• _Source excerpt_
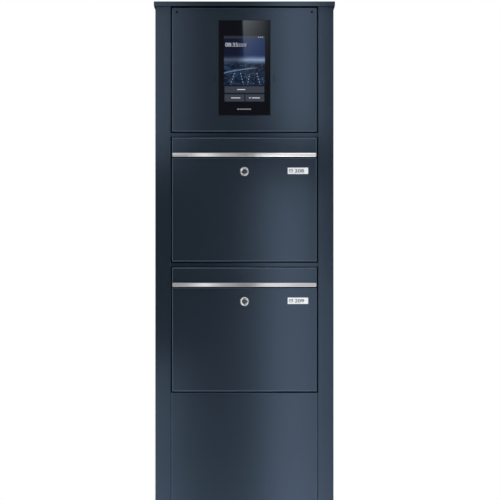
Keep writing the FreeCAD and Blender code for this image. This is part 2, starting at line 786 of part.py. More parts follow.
def make_letter_stops():
    """An upturned angle on each shell's floor that keeps the mail in when the door opens."""
    stops = []
    for index, top in enumerate(MODULE_TOPS):
        floor = f"{top} + 1 - module_height + shell_gauge"
        wall = primitive("Box", f"stop_wall_{index}", Length="300", Width="1.5", Height="46")
        foot = primitive("Box", f"stop_foot_{index}", Length="300", Width="16", Height="1.5")
        angle = doc.addObject("Part::MultiFuse", f"stop_{index}")
        angle.Shapes = [wall, foot]
        stops.append(put(angle, ("-150", "plate_back + 1.5", floor)))
    group("letter_stops", stops)


def make_flap(box, top):
    """The slot flap, its stainless bar and the bar's screws."""
    flap = hollow_front(f"{box}_flap", top, "front_half", "-flap_drop - flap_height",
                        "-flap_drop", "front_face", "flap_return", "front_gauge")
    cut(flap, "X", "-front_half", "front_half",
        circle("flap_axis_y", FLAP_AXIS, "flap_rod_radius + running_gap"))
    bar_centre = "-flap_drop - flap_height + bar_height / 2"
    holes = [circle(across, bar_centre, "1.6") for across in BAR_SCREW_X]
    cut(flap, "Y", "front_face", "front_face + front_gauge", *holes)

    bar = new_piece(f"{box}_handle_bar", top)
    add(bar, "Y", "bar_front", "front_face",
        wide("bar_half", "-flap_drop - flap_height", "-flap_drop - flap_height + bar_height"))
    round_edges(bar, "0.8", both(runs_along("x"), lies_at("y", "bar_front")))
    cut(bar, "Y", "front_face - 4", "front_face",
        *[circle(across, bar_centre, "1.5") for across in BAR_SCREW_X])

    screws = [screw(f"{box}_bar_screw_{step}", (across, "front_face + front_gauge", bar_centre),
                    (0, -1, 0), "1.4", "5", "2.7", "1.8", "1.1")
              for step, across in enumerate(BAR_SCREW_X)]
    group(f"{box}_bar_screws", screws, top)


def make_door(box, top):
    """The mailbox door, with its lock hole and its pin holes, and the nameplate."""
    door = hollow_front(f"{box}_door", top, "front_half", DOOR_BOTTOM, DOOR_TOP,
                        "front_face", "return_end", "front_gauge")
    cut(door, "Y", "front_face", "front_face + front_gauge",
        circle("0", "-lock_drop", "lock_body_radius + 0.2"))
    cut(door, "X", "-front_half", "front_half",
        circle("door_axis_y", DOOR_AXIS, "door_pin_radius + running_gap"))

    card = new_piece(f"{box}_nameplate_card", top)
    add(card, "Y", "front_face - 0.5", "front_face",
        rectangle("card_x - card_half_width", "-card_drop - card_half_height",
                  "card_x + card_half_width", "-card_drop + card_half_height"))

    holder = new_piece(f"{box}_nameplate_holder", top)
    rim = "(card_half_width + 1.2)"
    lid = "(card_half_height + 1.2)"
    add(holder, "Y", "front_face - 1.5", "front_face",
        rectangle(f"card_x - {rim}", f"-card_drop - {lid}",
                  f"card_x + {rim}", f"-card_drop + {lid}"))
    round_edges(holder, "0.8", runs_along("y"))
    round_edges(holder, "0.4", lies_at("y", "front_face - 1.5"))
    cut(holder, "Y", "front_face - 0.6", "front_face",
        rectangle("card_x - card_half_width - 0.1", "-card_drop - card_half_height - 0.1",
                  "card_x + card_half_width + 0.1", "-card_drop + card_half_height + 0.1"))


def make_lock(box, top):
    """A quarter-turn cam lock: housing and nut on the door, plug, cam and screw that turn."""
    axis = ("0", "-lock_drop")
    housing = new_piece(f"{box}_lock_housing", top)
    add(housing, "Y", "front_face", "plate_back", circle(*axis, "lock_body_radius"))
    add(housing, "Y", "lock_head_front", "front_face", circle(*axis, "lock_head_radius"))
    round_edges(housing, "0.9", lies_at("y", "lock_head_front"))
    cut(housing, "Y", "lock_head_front", "plate_back",
        circle(*axis, "plug_radius + running_gap"))

    ring = new_piece(f"{box}_lock_nut", top)
    back = "front_face + front_gauge + lock_nut_depth"
    corners = [(f"{across} * lock_nut_reach", f"-lock_drop + {up} * lock_nut_reach * 0.866")
               for across, up in ((1, 0), (0.5, 1), (-0.5, 1), (-1, 0), (-0.5, -1), (0.5, -1))]
    add(ring, "Y", "front_face + front_gauge", back, outline(*corners))
    cut(ring, "Y", "front_face + front_gauge", back, circle(*axis, "lock_body_radius + 0.05"))

    plug = new_piece(f"{box}_lock_plug", top)
    add(plug, "Y", "lock_head_front - 0.3", "plate_back + 0.2", circle(*axis, "plug_radius"))
    round_edges(plug, "0.5", lies_at("y", "lock_head_front - 0.3"))
    add(plug, "Y", "plate_back + 0.2", "cam_front + cam_gauge - 0.1",
        wide("cam_square", "-lock_drop - cam_square", "-lock_drop + cam_square"))
    cut(plug, "Y", "lock_head_front - 0.3", "lock_head_front + 14",
        wide("key_slot_half", "-lock_drop - key_slot_rise", "-lock_drop + key_slot_rise"))
    cut(plug, "Y", "cam_front - 8", "cam_front + cam_gauge - 0.1", circle(*axis, "1.6"))

    cam = new_piece(f"{box}_lock_cam", top)
    add(cam, "Y", "cam_front", "cam_front + cam_gauge",
        rectangle("-cam_length", "-lock_drop - 7", "7", "-lock_drop + 7"))
    round_edges(cam, "3", runs_along("y"))
    cut(cam, "Y", "cam_front", "cam_front + cam_gauge",
        wide("cam_square + 0.1", "-lock_drop - cam_square - 0.1", "-lock_drop + cam_square + 0.1"))

    fixing = screw(f"{box}_cam_fixing", ("0", "cam_front + cam_gauge", "-lock_drop"),
                   (0, -1, 0), "1.5", "7", "4.6", "2.2", "1.3")
    group(f"{box}_cam_screw", [fixing], top)


# ---------------------------------------------------------------- the whole column

make_post("left_post", "-1")
make_post("right_post", "1")
make_roof()
for rail_index, rail_label in enumerate(("upper_rail", "middle_rail")):
    make_rail(rail_label, f"{MODULE_TOPS[rail_index]} + rail_height")
make_base()
make_grommet()
make_back_panel()
make_lower_panel()
make_column_fixings()
make_hinge_pins()
make_bumpers()
make_letter_stops()
make_station_frame()
make_station_panel()
make_station_unit()
make_station_fixings()
for box_name, module_top in zip(("box1", "box2"), MODULE_TOPS):
    make_module_frame(box_name, module_top)
    make_flap(box_name, module_top)
    make_door(box_name, module_top)
    make_lock(box_name, module_top)

doc.recompute()
for item in doc.Objects:
    if any(word in state for state in item.State for word in ("Invalid", "Error")):
        raise ValueError(f"{item.Label}: {item.State}")
for piece in PIECES:
    if piece.Shape.isNull() or not piece.Shape.isValid():
        raise ValueError(f"{piece.Label}: its shape is not valid")

os.makedirs("parts", exist_ok=True)
for piece in PIECES:
    piece.Shape.exportStep(f"parts/{piece.Label}.step")
print(len(PIECES), "pieces written")
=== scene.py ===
import json
import math

import bmesh
import bpy
import numpy as np
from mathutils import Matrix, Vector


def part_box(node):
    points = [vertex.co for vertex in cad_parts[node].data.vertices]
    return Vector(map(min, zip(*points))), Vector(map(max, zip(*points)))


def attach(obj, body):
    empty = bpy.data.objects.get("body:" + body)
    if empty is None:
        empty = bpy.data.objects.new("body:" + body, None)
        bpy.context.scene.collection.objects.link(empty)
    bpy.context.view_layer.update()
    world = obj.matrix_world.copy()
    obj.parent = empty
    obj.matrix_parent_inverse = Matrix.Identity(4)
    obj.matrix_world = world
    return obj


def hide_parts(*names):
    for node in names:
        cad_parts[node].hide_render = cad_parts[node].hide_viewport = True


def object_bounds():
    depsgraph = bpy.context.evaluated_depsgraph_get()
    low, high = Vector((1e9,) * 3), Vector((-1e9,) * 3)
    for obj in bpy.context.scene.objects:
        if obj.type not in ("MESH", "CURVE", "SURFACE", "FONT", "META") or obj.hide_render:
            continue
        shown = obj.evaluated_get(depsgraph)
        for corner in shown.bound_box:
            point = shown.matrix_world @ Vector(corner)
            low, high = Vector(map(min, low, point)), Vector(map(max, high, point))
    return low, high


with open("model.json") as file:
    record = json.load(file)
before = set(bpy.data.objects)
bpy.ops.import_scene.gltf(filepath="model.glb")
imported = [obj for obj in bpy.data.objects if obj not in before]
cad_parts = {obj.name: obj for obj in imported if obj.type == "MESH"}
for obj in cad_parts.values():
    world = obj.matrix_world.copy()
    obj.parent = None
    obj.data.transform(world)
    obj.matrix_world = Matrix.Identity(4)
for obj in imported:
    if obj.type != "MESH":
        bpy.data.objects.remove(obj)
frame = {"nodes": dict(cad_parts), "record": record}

bl_info = {
    "name": "Cluster Mailbox Column",
    "version": (1, 0, 0),
    "blender": (4, 5, 0),
    "location": "View3D > Sidebar > Mailbox",
    "description": "Dresses a steel mailbox column with a door station in its real finishes",
    "category": "Object",
}

CAD_LOW, CAD_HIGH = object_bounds()
# The camera's distance counts from here, between the posts' faces and the doors' faces
COLUMN_FRONT = -0.1
BOXES = (1, 2)
SIDES = (-1, 1)
MM = 0.001
# Painted nodes behind the fronts, and how much painted shade darkens their coat
SHADED_INNER_NODES = ("station_frame", "box1_front_frame", "box2_front_frame")
INNER_PAINTED_SHADE = 0.12
# Pieces seen through the sound holes, in a near-black cloth: partly the speaker's cloth, partly
# painted shade inside the holes
CLOTH_NODES = ("loudspeaker", "microphone")
# Where the coat is painted dark as shade in the gaps behind the fronts: from front to back,
# across, and from foot to roof
GAP_SHADE_DEPTHS = (-0.0945, -0.0790)
GAP_SHADE_HALF_WIDTH = 0.189
GAP_SHADE_HEIGHTS = (0.010, 1.575)
# Painted fronts with folded edges, given a painted highlight along their bends
BEND_HIGHLIGHT_NODES = ("station_panel", "box1_flap", "box2_flap", "box1_door", "box2_door",
                "lower_front_panel")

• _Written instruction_
Repeat word for word every line from the one that holds "obj.data.transform(world)" to the end. Both ends count.

• _Correct response_
    obj.data.transform(world)
    obj.matrix_world = Matrix.Identity(4)
for obj in imported:
    if obj.type != "MESH":
        bpy.data.objects.remove(obj)
frame = {"nodes": dict(cad_parts), "record": record}

bl_info = {
    "name": "Cluster Mailbox Column",
    "version": (1, 0, 0),
    "blender": (4, 5, 0),
    "location": "View3D > Sidebar > Mailbox",
    "description": "Dresses a steel mailbox column with a door station in its real finishes",
    "category": "Object",
}

CAD_LOW, CAD_HIGH = object_bounds()
# The camera's distance counts from here, between the posts' faces and the doors' faces
COLUMN_FRONT = -0.1
BOXES = (1, 2)
SIDES = (-1, 1)
MM = 0.001
# Painted nodes behind the fronts, and how much painted shade darkens their coat
SHADED_INNER_NODES = ("station_frame", "box1_front_frame", "box2_front_frame")
INNER_PAINTED_SHADE = 0.12
# Pieces seen through the sound holes, in a near-black cloth: partly the speaker's cloth, partly
# painted shade inside the holes
CLOTH_NODES = ("loudspeaker", "microphone")
# Where the coat is painted dark as shade in the gaps behind the fronts: from front to back,
# across, and from foot to roof
GAP_SHADE_DEPTHS = (-0.0945, -0.0790)
GAP_SHADE_HALF_WIDTH = 0.189
GAP_SHADE_HEIGHTS = (0.010, 1.575)
# Painted fronts with folded edges, given a painted highlight along their bends
BEND_HIGHLIGHT_NODES = ("station_panel", "box1_flap", "box2_flap", "box1_door", "box2_door",
                "lower_front_panel")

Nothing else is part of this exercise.